Tuesday, June 3, 2008

thinking about the cranky buddhist

Sometimes I wake up really early in the morning in the summers. That's what I did today. I don't even remember what I was looking at on the internet--I think maybe I was on Copper Canyon's webpage, and it made me think about one of my first poetry teachers, Sam Hamill. I studied with Sam when I was 17, and then we became friends when I would randomly show up at the press on many wandering trips around the Washington peninsula and up into Canada. That was such a long time ago, now.

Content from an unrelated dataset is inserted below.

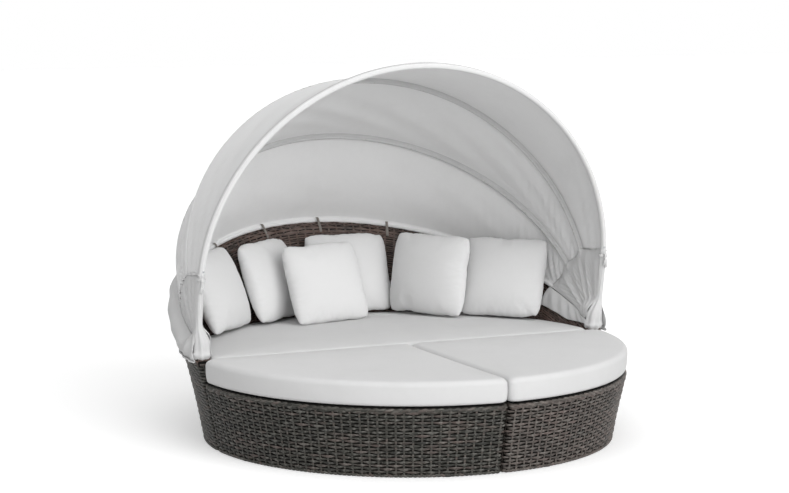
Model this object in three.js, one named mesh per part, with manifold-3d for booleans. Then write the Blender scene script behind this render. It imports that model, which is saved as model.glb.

I haven't talked to Sam for years, and thinking about when I used to makes me feel embarrassed, because I had no idea what Copper Canyon Press was, or who Sam was, aside from him being my poetry teacher for a workshop.

Every time I showed up at the press after getting off some bus, or hitching a ride with a traveling friend, he always talked to me, and he always gave me free books. Most often I would actually stay in the bunkhouse of the youth hostel at Ft. Warden State Park and walk the few hundred feet from there to the press, which is also on the grounds of the park. Sam doesn't know this, but I would lie to him about why I was in town, saying something like "Oh...you know...I'm on my way up to the San Juans," when really, I usually rode a greyhound bus specifically over there from eastern Washington/Idaho to talk to him about poetry. I remember actually asking his advice once about whether or not I should leave the northwest and move to Kansas for the first time for a girl when I was 18. I wish I could remember what he said. What a strange question to ask Sam Hamill. My friend Kate once worked as an intern for the press. When we talked about him, for awhile I would call Sam "the crankiest Buddhist in North America." I didn't mean anything negative by it; Sam has this gravelly voice that sounds like he swallowed bleach or broken glass. Sometimes I think that makes him sound cranky to people.

In High School, an essay I wrote about one of Sam's poem's was chosen for the valedictorian speech. I don't know how that worked, exactly, because I was no valedictorian, but I wound up reading my essay and one of Sam's poems to a lot of them. This morning I found an interview Sam did for The Progressive shortly after the start of our most recent war. In it he mentioned the poem "The Bear" by Galway Kinnell. I hadn't read that Kinnell poem in a long time. Another poetry teacher of mine, and close friend, once gave me a print with the poem on it. I remember now that she actually gave me the print just a few months before she died of breast cancer. I didn't really like the poem at the time, but I do now. My friend's name was MaryAnn Waters. I'm going to go and find one of her poems and post it after I make coffee.